What is needed: Go through the listing and pick out each line with the word "depsgraph" in it.

Information provided:
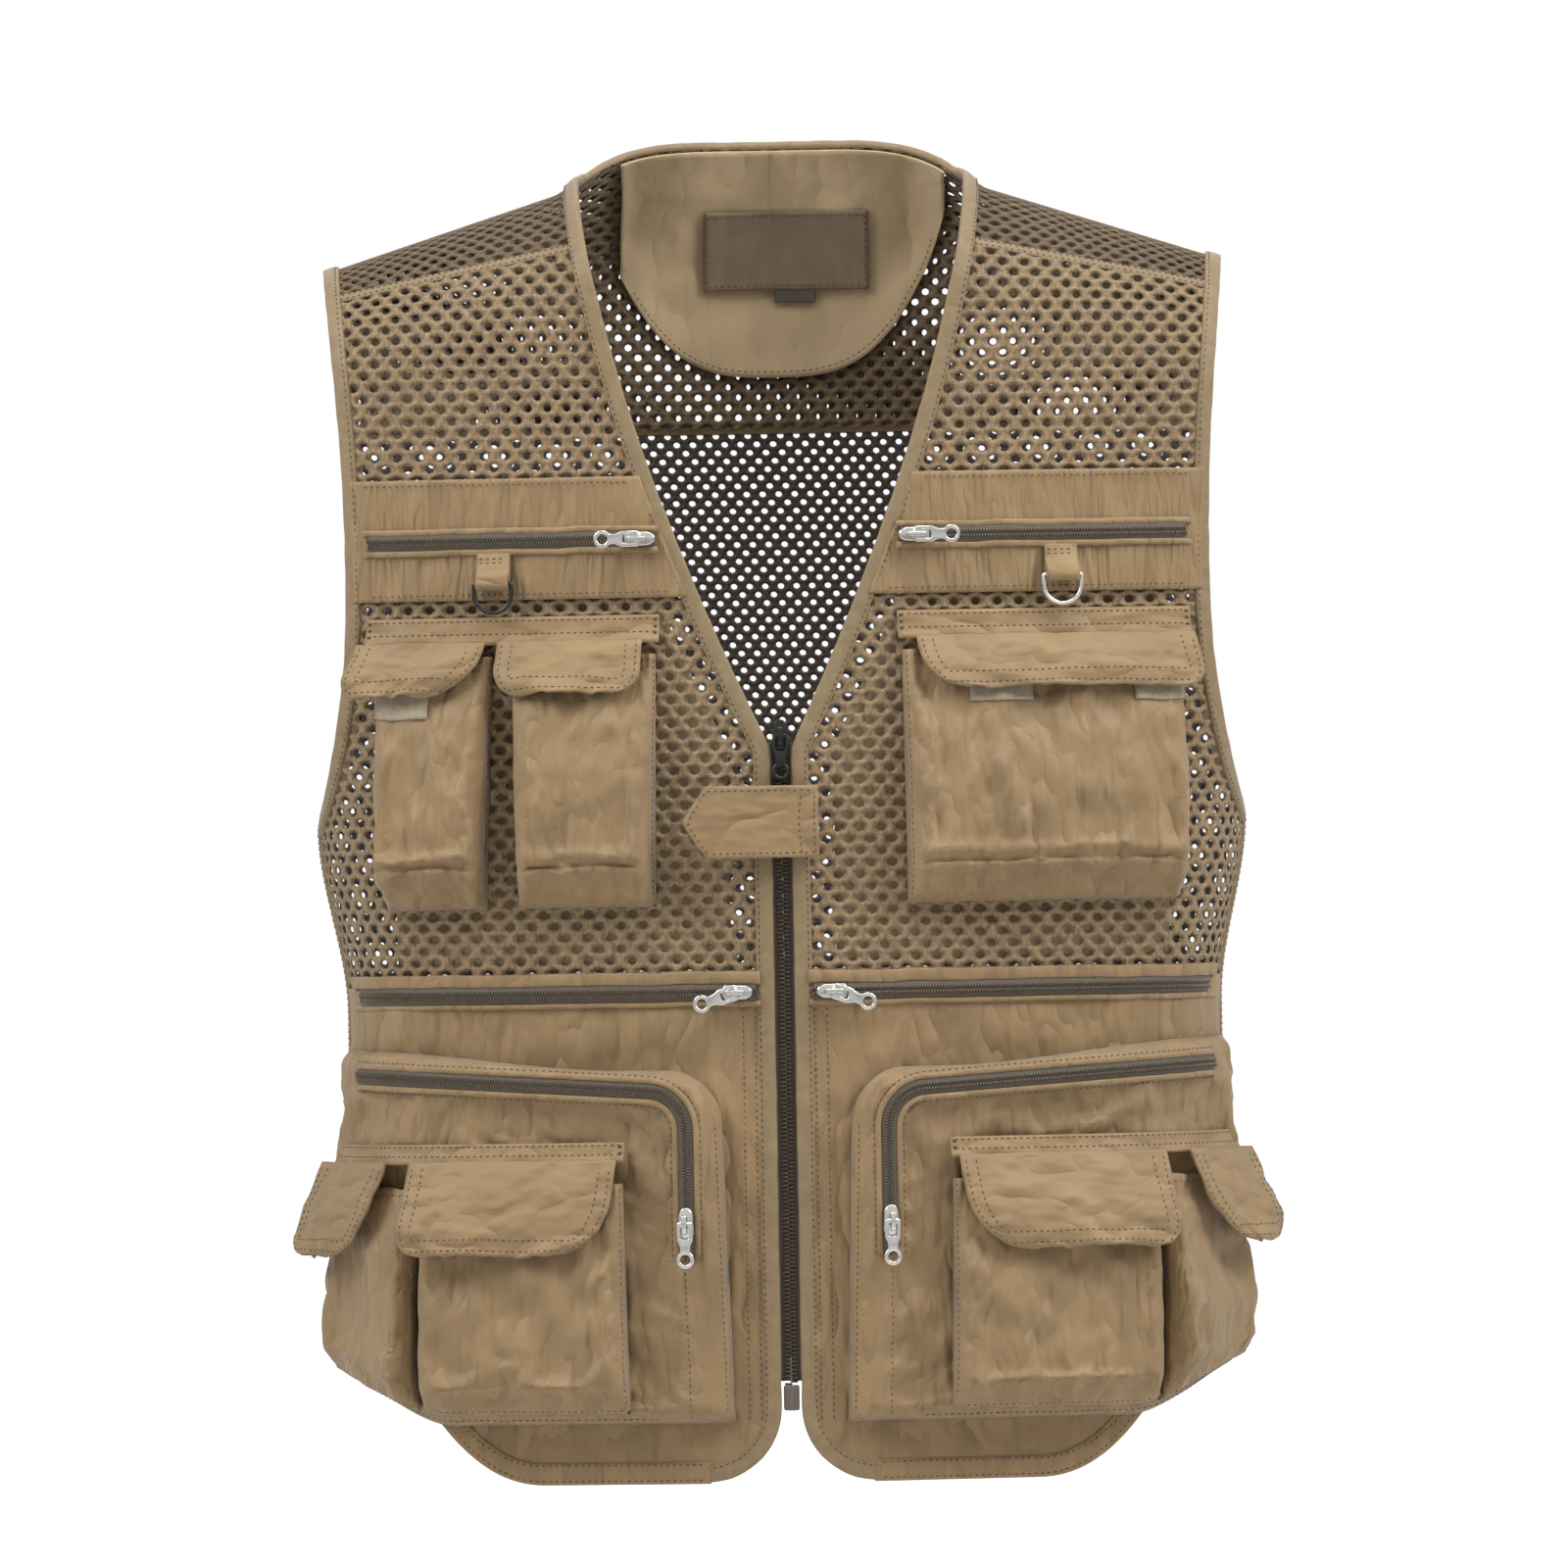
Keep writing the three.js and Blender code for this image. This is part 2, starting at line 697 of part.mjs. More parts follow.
function ringSet(side, name) {
  const eye = ringWire * 0.75 + loopClearance;
  const seat = station(front, side * ringX, ringBarZ, overlay + overlayCloth + eye + loopCloth + 0.6);
  const outer = plate(ringOutline(ringHalf, ringDrop + ringWire / 2), ringWire).translate(0, ringWire / 2, 0);
  const inner = plate(ringOutline(ringHalf - ringWire, ringDrop - ringWire * 1.5), 2 * ringWire);
  const wire = solid(outer).subtract(solid(inner.translate(0, -ringWire / 2, 0)));
  const ring = add("d_ring_" + name, geometryOf(wire), finish(gunmetal, 1, 0.3), seat);
  moves(ring, "d_ring_" + name + "_swing", "hinge", [-1, 0, 0], [0, 75]);
  const rise = loopTopZ - ringBarZ;
  const strap = new THREE.Shape();
  strap.moveTo(-eye - loopCloth, eye + loopCloth);
  strap.lineTo(-eye - loopCloth, -eye - loopCloth);
  strap.lineTo(eye + loopCloth, -eye - loopCloth);
  strap.lineTo(eye + loopCloth, eye + loopCloth);
  strap.lineTo(-eye + loopCloth * 1.5, rise);
  strap.lineTo(-eye - loopCloth, rise);
  strap.closePath();
  const eyeHole = new THREE.Path();
  eyeHole.absarc(0, 0, eye, 0, Math.PI * 2, true);
  strap.holes.push(eyeHole);
  const loop = plate(strap, loopWidth);
  loop.rotateY(Math.PI / 2);
  loop.scale(1, 1, -1);
  add("d_ring_loop_" + name, closed(loop), finish(khaki), seat);
}

function stormTab() {
  const seatOut = tabLow + 1.8;
  const seat = station(front, tabSewnX - 0.5, (tabTopZ + tabBottomZ) / 2, seatOut);
  const half = (tabTopZ - tabBottomZ) / 2;
  const lift = tabOffset - seatOut;
  const reach = tabTip - tabSewnX;
  const s = new THREE.Shape();
  s.moveTo(0.5, -half);
  s.lineTo(0.5, half);
  s.lineTo(reach + tabPoint, half);
  s.lineTo(reach, 0);
  s.lineTo(reach + tabPoint, -half);
  s.closePath();
  const top = new THREE.ExtrudeGeometry(s, { depth: tabCloth, bevelEnabled: false }).translate(0, 0, lift);
  const leg = box(0.5 - tabLeg, 0.5, -half, half, tabLow - seatOut, lift + 0.5);
  const tab = add("storm_tab", geometryOf(solid(top).add(solid(leg))), finish(khaki), seat);
  moves(tab, "storm_tab_open", "hinge", [0, 1, 0], [0, 120]);
}

function build() {
  add("back_yoke", backYoke(), finish(khaki));
  add("back_mesh_panel", backPanel(yokeSeamZ - seamSlit, waistSeamZ, 12), finish(khaki));
  add("back_lower_panel", backPanel(waistSeamZ - seamSlit, backHemZ, 4), finish(khaki));
  add("neck_facing", neckFacing(), finish(khaki));
  for (const [side, name] of [[-1, "right"], [1, "left"]]) {
    add("front_mesh_" + name, frontMesh(side), finish(khaki));
    add("front_lower_" + name, frontLower(side), finish(khaki));
    add("pocket_bag_" + name, pocketBag(side), finish(khaki));
    add("chest_band_" + name, chestBand(side), finish(khaki));
    add("armhole_binding_" + name, armholeBinding(side), finish(khaki));
    add("front_binding_" + name, frontBinding(side), finish(khaki));
    const chestTape = overlay + overlayCloth + 0.6;
    const chestZip = flatTape(side, chestZipFrom, chestZipTo, chestZipZ, chestTape);
    const waistZip = flatTape(side, waistZipFrom, waistZipTo, waistZipZ, overlay);
    add("chest_zip_tape_" + name, chestZip, finish(taupe));
    add("waist_zip_tape_" + name, waistZip, finish(taupe));
    add("cargo_zip_tape_" + name, cargoTape(side), finish(taupe));
    add("front_zip_tape_" + name, frontTape(side), finish(taupe));
    ringSet(side, name);
    add("cargo_pocket_" + name, cargoPocket(side), finish(khaki));
    for (const outer of [false, true]) {
      const part = (outer ? "side" : "front") + "_pouch";
      add(part + "_" + name, smallPocket(side, outer), finish(khaki));
      const x = outer ? 208 : 135;
      flap(part + "_flap_" + name, side * x, smallFlapZ, cargoFace(x) + 4.2, outer ? 60 : 108,
        smallFlapHeight, smallFlapTilt);
    }
    const pointing = side < 0 ? 180 : 0;
    zipPull("chest_zip_" + name, side * (chestZipFrom + 7), chestZipZ, chestTape + tapeCloth + 0.6,
      pointing, [0, chestTravel / 1000], steel);
    zipPull("waist_zip_" + name, side * (waistZipFrom + 9), waistZipZ, overlay + tapeCloth + 0.6,
      pointing, [0, waistTravel / 1000], steel);
    zipPull("cargo_zip_" + name, side * (cargoInnerTop + gusset + 3), cargoSliderZ,
      cargoFace(50) + tapeCloth + 1.6, -90, [-cargoTravel / 1000, 0], steel);
  }
  const retainer = bentBox(1, 1, (u, v, w) =>
    onBody(front, lerp(-4, 4, u), frontZipEndZ - 1 - zipBoxHeight * v, lerp(-4.2, 0, w)));
  add("front_zip_box", retainer, finish(gunmetal, 1, 0.4));
  const travel = frontSliderZ - frontZipEndZ - sliderLength + 1;
  zipPull("front_zip", 0, frontSliderZ, frontSliderOffset, -90, [0, travel / 1000], gunmetal);
  const hingeOut = chestBase() + 2.8;
  add("chest_pouch_outer", chestPocket(-1, 145, 205, 150, 200), finish(khaki));
  add("chest_pouch_inner", chestPocket(-1, 62, 136, 64, 134), finish(khaki));
  add("chest_pouch_left", chestPocket(1, 62, 204, 63, 201), finish(khaki));
  flap("chest_flap_outer", -181, flapHingeZ, hingeOut, 68, chestFlapHeight, flapTilt);
  flap("chest_flap_inner", -105, flapHingeZ, hingeOut, 75, chestFlapHeight, flapTilt);
  flap("chest_flap_left", 140, flapHingeZ, hingeOut, 145, chestFlapHeight, flapTilt);
  stormTab();
}

build();

export default vest;
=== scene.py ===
import bpy
import math
import time
import numpy as np
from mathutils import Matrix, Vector


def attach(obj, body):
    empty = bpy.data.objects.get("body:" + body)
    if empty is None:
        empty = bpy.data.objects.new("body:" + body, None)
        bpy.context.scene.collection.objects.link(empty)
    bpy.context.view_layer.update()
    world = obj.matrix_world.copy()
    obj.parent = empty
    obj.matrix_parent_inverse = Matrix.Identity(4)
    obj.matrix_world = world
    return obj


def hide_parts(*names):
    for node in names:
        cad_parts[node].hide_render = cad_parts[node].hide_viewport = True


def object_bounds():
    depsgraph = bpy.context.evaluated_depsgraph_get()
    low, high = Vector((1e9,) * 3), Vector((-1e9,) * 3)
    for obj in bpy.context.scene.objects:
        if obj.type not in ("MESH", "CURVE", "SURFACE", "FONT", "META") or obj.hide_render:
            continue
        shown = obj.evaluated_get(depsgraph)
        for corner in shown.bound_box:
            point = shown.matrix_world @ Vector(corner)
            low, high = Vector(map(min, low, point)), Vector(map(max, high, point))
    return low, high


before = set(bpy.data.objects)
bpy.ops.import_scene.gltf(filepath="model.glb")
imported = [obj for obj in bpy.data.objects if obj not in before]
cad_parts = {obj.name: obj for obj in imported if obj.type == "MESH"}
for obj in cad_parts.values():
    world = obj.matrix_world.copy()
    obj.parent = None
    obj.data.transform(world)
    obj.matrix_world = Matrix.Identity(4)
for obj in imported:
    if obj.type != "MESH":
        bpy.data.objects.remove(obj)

started = time.time()
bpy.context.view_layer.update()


def report(stage):
    print(f"{stage}: {time.time() - started:.0f} s")


# The camera stands square to the front, a little rolled because the vest leans.
camera = {"distance": 9.0, "seenWidth": 0.797, "aimX": 0.0015, "aimZ": -0.3075, "roll": 1.0}


def makeCamera():
    data = bpy.data.cameras.new("camera")
    low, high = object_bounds()
    data.sensor_width = 36
    data.lens = data.sensor_width * camera["distance"] / camera["seenWidth"]
    eye = bpy.data.objects.new("camera", data)
    bpy.context.scene.collection.objects.link(eye)
    eye.location = (camera["aimX"], low.y + 0.03 - camera["distance"], camera["aimZ"])
    eye.rotation_euler = (math.pi / 2, math.radians(camera["roll"]), 0)
    data.clip_end = 50
    bpy.context.scene.camera = eye


makeCamera()

# The body form, in millimetres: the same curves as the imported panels.
form = {
    "neckHalf": 98, "shoulderSlope": 0.32, "collarRise": 26, "collarSpread": 14, "collarRun": 45,
    "shoulderHalf": 228, "shoulderRound": 65, "neckRound": 50, "backNeckZ": 24.5,
    "underarmZ": -326, "underarmHalf": 236, "waistHalf": 222, "waistRun": 95,
    "sleeveHalf": 256, "sleeveRun": 90, "chestHalf": 217.5, "chestZ": -200,
    "frontDepth": 112, "backDepth": 104, "sideTaper": 0.2, "taperRound": 25, "sidePower": 10,
    "frontGap": 5.6, "vNeckZ": -290, "yokeSeamZ": -122, "waistSeamZ": -407,
    "hemZ": -662, "hemCurveStart": 125, "hemCurveRun": 55, "hemCurveRise": 38, "sideHemRise": 20,
    "frontCorner": 38, "backHemZ": -606,
}
front, back = -1.0, 1.0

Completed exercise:
    depsgraph = bpy.context.evaluated_depsgraph_get()
        shown = obj.evaluated_get(depsgraph)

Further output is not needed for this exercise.